++++ Raw data ++++
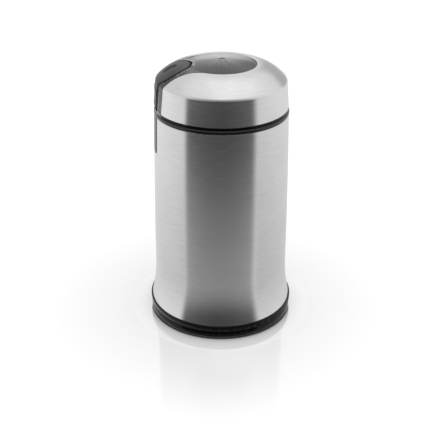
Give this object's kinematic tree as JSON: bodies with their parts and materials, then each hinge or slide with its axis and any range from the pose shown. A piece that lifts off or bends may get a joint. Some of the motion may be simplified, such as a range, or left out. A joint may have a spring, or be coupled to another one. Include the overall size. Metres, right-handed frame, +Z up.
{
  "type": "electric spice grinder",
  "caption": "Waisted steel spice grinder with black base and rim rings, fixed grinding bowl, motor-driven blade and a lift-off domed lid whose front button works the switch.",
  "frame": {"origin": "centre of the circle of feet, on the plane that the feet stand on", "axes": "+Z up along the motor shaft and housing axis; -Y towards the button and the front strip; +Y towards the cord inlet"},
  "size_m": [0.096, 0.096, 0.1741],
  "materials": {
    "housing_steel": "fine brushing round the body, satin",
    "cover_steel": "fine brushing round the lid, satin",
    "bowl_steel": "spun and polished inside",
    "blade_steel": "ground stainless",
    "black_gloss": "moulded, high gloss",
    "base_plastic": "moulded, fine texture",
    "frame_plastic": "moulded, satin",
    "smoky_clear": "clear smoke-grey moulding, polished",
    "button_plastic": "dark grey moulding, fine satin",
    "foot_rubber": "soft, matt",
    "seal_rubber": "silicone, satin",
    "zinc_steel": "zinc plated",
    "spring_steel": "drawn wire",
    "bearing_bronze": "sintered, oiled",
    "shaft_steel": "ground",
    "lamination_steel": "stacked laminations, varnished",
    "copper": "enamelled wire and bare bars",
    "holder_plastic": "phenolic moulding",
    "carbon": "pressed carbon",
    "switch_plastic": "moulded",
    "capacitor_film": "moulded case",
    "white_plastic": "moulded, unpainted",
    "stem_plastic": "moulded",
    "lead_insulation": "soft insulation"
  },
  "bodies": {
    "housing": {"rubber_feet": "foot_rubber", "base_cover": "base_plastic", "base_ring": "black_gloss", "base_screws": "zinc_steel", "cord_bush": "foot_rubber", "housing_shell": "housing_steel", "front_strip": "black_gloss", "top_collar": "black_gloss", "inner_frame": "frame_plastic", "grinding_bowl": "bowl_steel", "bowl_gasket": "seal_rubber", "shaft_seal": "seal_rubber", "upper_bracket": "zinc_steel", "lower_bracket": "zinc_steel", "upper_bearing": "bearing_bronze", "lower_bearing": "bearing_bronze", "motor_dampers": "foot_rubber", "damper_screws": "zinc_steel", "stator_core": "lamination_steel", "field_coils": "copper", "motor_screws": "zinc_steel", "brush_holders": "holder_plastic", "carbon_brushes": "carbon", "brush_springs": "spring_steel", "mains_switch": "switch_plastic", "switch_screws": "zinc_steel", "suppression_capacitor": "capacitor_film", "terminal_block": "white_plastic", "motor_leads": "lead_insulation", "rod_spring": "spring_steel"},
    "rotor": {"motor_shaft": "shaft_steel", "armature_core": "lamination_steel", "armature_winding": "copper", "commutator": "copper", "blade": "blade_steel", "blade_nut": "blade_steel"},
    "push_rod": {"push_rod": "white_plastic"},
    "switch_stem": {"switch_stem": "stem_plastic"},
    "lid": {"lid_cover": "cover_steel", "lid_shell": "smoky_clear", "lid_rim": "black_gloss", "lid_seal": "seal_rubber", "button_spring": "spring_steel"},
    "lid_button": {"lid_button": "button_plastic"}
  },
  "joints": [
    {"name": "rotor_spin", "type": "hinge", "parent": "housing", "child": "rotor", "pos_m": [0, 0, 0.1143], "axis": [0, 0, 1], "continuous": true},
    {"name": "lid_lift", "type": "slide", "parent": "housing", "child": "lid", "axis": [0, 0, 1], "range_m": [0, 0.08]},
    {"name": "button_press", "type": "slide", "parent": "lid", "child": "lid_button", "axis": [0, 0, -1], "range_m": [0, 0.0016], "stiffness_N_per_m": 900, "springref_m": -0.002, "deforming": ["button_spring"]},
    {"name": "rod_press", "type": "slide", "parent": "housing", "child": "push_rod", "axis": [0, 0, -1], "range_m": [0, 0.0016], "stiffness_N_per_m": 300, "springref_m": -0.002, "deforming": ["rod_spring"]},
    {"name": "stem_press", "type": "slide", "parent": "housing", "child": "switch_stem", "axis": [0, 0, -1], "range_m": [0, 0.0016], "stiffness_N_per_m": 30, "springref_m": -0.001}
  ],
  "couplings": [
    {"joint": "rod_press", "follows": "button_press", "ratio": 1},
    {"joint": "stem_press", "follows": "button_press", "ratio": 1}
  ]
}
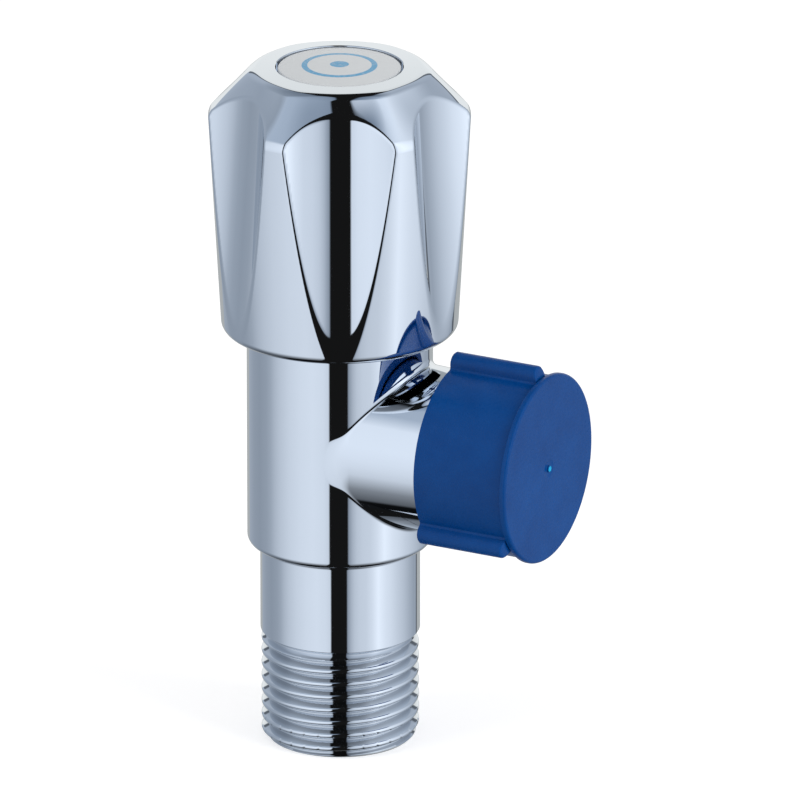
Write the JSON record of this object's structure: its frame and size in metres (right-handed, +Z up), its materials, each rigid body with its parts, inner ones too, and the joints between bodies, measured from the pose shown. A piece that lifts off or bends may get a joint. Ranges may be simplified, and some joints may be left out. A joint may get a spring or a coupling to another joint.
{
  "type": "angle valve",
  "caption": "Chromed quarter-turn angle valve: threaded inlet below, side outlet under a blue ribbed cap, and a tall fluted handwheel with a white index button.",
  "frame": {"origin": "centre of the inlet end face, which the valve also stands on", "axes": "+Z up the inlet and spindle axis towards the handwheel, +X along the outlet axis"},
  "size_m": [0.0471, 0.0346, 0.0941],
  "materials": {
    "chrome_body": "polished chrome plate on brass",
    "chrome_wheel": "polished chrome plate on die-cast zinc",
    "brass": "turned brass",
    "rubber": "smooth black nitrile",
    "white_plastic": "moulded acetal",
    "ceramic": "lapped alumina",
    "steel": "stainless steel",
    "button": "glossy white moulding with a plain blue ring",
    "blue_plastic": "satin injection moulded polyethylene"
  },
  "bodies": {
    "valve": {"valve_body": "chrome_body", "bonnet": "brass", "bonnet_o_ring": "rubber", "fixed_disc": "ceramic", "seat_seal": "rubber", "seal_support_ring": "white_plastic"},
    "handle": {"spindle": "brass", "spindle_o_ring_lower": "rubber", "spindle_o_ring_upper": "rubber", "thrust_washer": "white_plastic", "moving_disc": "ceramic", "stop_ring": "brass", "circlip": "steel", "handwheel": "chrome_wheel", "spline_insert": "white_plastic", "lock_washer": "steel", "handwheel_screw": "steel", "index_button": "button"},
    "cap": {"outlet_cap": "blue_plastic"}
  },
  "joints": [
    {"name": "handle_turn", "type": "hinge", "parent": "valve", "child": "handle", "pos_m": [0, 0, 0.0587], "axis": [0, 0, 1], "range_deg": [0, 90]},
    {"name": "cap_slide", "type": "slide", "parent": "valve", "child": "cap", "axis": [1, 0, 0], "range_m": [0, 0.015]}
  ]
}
++++
Aim of the task - Extract the entries above verbatim.

Full response -
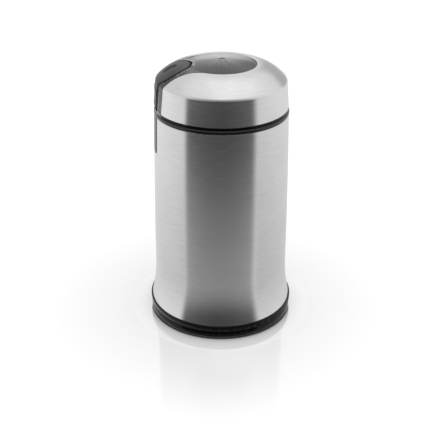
Give this object's kinematic tree as JSON: bodies with their parts and materials, then each hinge or slide with its axis and any range from the pose shown. A piece that lifts off or bends may get a joint. Some of the motion may be simplified, such as a range, or left out. A joint may have a spring, or be coupled to another one. Include the overall size. Metres, right-handed frame, +Z up.
{
  "type": "electric spice grinder",
  "caption": "Waisted steel spice grinder with black base and rim rings, fixed grinding bowl, motor-driven blade and a lift-off domed lid whose front button works the switch.",
  "frame": {"origin": "centre of the circle of feet, on the plane that the feet stand on", "axes": "+Z up along the motor shaft and housing axis; -Y towards the button and the front strip; +Y towards the cord inlet"},
  "size_m": [0.096, 0.096, 0.1741],
  "materials": {
    "housing_steel": "fine brushing round the body, satin",
    "cover_steel": "fine brushing round the lid, satin",
    "bowl_steel": "spun and polished inside",
    "blade_steel": "ground stainless",
    "black_gloss": "moulded, high gloss",
    "base_plastic": "moulded, fine texture",
    "frame_plastic": "moulded, satin",
    "smoky_clear": "clear smoke-grey moulding, polished",
    "button_plastic": "dark grey moulding, fine satin",
    "foot_rubber": "soft, matt",
    "seal_rubber": "silicone, satin",
    "zinc_steel": "zinc plated",
    "spring_steel": "drawn wire",
    "bearing_bronze": "sintered, oiled",
    "shaft_steel": "ground",
    "lamination_steel": "stacked laminations, varnished",
    "copper": "enamelled wire and bare bars",
    "holder_plastic": "phenolic moulding",
    "carbon": "pressed carbon",
    "switch_plastic": "moulded",
    "capacitor_film": "moulded case",
    "white_plastic": "moulded, unpainted",
    "stem_plastic": "moulded",
    "lead_insulation": "soft insulation"
  },
  "bodies": {
    "housing": {"rubber_feet": "foot_rubber", "base_cover": "base_plastic", "base_ring": "black_gloss", "base_screws": "zinc_steel", "cord_bush": "foot_rubber", "housing_shell": "housing_steel", "front_strip": "black_gloss", "top_collar": "black_gloss", "inner_frame": "frame_plastic", "grinding_bowl": "bowl_steel", "bowl_gasket": "seal_rubber", "shaft_seal": "seal_rubber", "upper_bracket": "zinc_steel", "lower_bracket": "zinc_steel", "upper_bearing": "bearing_bronze", "lower_bearing": "bearing_bronze", "motor_dampers": "foot_rubber", "damper_screws": "zinc_steel", "stator_core": "lamination_steel", "field_coils": "copper", "motor_screws": "zinc_steel", "brush_holders": "holder_plastic", "carbon_brushes": "carbon", "brush_springs": "spring_steel", "mains_switch": "switch_plastic", "switch_screws": "zinc_steel", "suppression_capacitor": "capacitor_film", "terminal_block": "white_plastic", "motor_leads": "lead_insulation", "rod_spring": "spring_steel"},
    "rotor": {"motor_shaft": "shaft_steel", "armature_core": "lamination_steel", "armature_winding": "copper", "commutator": "copper", "blade": "blade_steel", "blade_nut": "blade_steel"},
    "push_rod": {"push_rod": "white_plastic"},
    "switch_stem": {"switch_stem": "stem_plastic"},
    "lid": {"lid_cover": "cover_steel", "lid_shell": "smoky_clear", "lid_rim": "black_gloss", "lid_seal": "seal_rubber", "button_spring": "spring_steel"},
    "lid_button": {"lid_button": "button_plastic"}
  },
  "joints": [
    {"name": "rotor_spin", "type": "hinge", "parent": "housing", "child": "rotor", "pos_m": [0, 0, 0.1143], "axis": [0, 0, 1], "continuous": true},
    {"name": "lid_lift", "type": "slide", "parent": "housing", "child": "lid", "axis": [0, 0, 1], "range_m": [0, 0.08]},
    {"name": "button_press", "type": "slide", "parent": "lid", "child": "lid_button", "axis": [0, 0, -1], "range_m": [0, 0.0016], "stiffness_N_per_m": 900, "springref_m": -0.002, "deforming": ["button_spring"]},
    {"name": "rod_press", "type": "slide", "parent": "housing", "child": "push_rod", "axis": [0, 0, -1], "range_m": [0, 0.0016], "stiffness_N_per_m": 300, "springref_m": -0.002, "deforming": ["rod_spring"]},
    {"name": "stem_press", "type": "slide", "parent": "housing", "child": "switch_stem", "axis": [0, 0, -1], "range_m": [0, 0.0016], "stiffness_N_per_m": 30, "springref_m": -0.001}
  ],
  "couplings": [
    {"joint": "rod_press", "follows": "button_press", "ratio": 1},
    {"joint": "stem_press", "follows": "button_press", "ratio": 1}
  ]
}
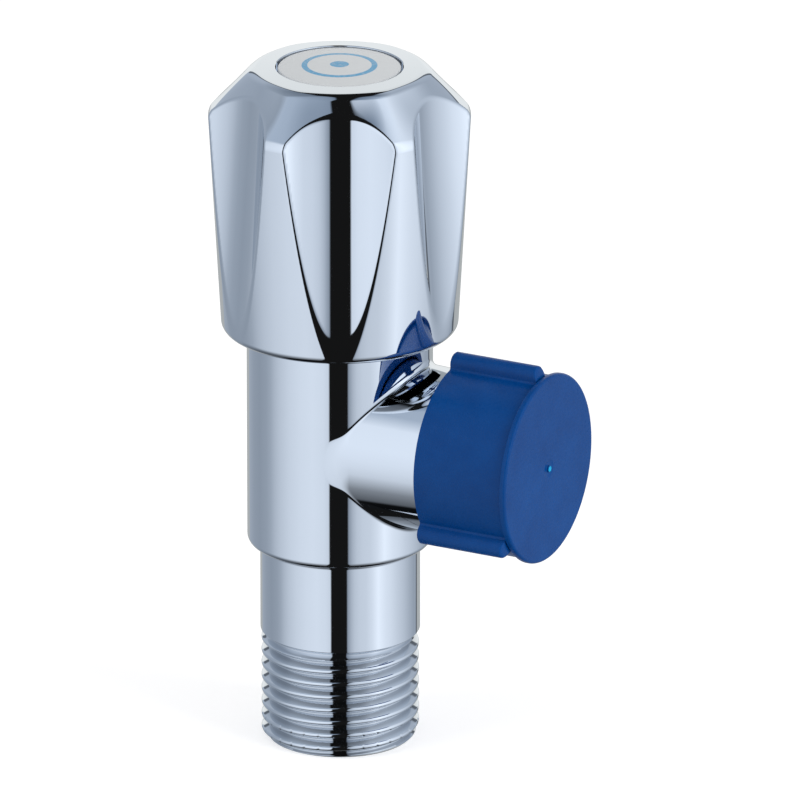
Write the JSON record of this object's structure: its frame and size in metres (right-handed, +Z up), its materials, each rigid body with its parts, inner ones too, and the joints between bodies, measured from the pose shown. A piece that lifts off or bends may get a joint. Ranges may be simplified, and some joints may be left out. A joint may get a spring or a coupling to another joint.
{
  "type": "angle valve",
  "caption": "Chromed quarter-turn angle valve: threaded inlet below, side outlet under a blue ribbed cap, and a tall fluted handwheel with a white index button.",
  "frame": {"origin": "centre of the inlet end face, which the valve also stands on", "axes": "+Z up the inlet and spindle axis towards the handwheel, +X along the outlet axis"},
  "size_m": [0.0471, 0.0346, 0.0941],
  "materials": {
    "chrome_body": "polished chrome plate on brass",
    "chrome_wheel": "polished chrome plate on die-cast zinc",
    "brass": "turned brass",
    "rubber": "smooth black nitrile",
    "white_plastic": "moulded acetal",
    "ceramic": "lapped alumina",
    "steel": "stainless steel",
    "button": "glossy white moulding with a plain blue ring",
    "blue_plastic": "satin injection moulded polyethylene"
  },
  "bodies": {
    "valve": {"valve_body": "chrome_body", "bonnet": "brass", "bonnet_o_ring": "rubber", "fixed_disc": "ceramic", "seat_seal": "rubber", "seal_support_ring": "white_plastic"},
    "handle": {"spindle": "brass", "spindle_o_ring_lower": "rubber", "spindle_o_ring_upper": "rubber", "thrust_washer": "white_plastic", "moving_disc": "ceramic", "stop_ring": "brass", "circlip": "steel", "handwheel": "chrome_wheel", "spline_insert": "white_plastic", "lock_washer": "steel", "handwheel_screw": "steel", "index_button": "button"},
    "cap": {"outlet_cap": "blue_plastic"}
  },
  "joints": [
    {"name": "handle_turn", "type": "hinge", "parent": "valve", "child": "handle", "pos_m": [0, 0, 0.0587], "axis": [0, 0, 1], "range_deg": [0, 90]},
    {"name": "cap_slide", "type": "slide", "parent": "valve", "child": "cap", "axis": [1, 0, 0], "range_m": [0, 0.015]}
  ]
}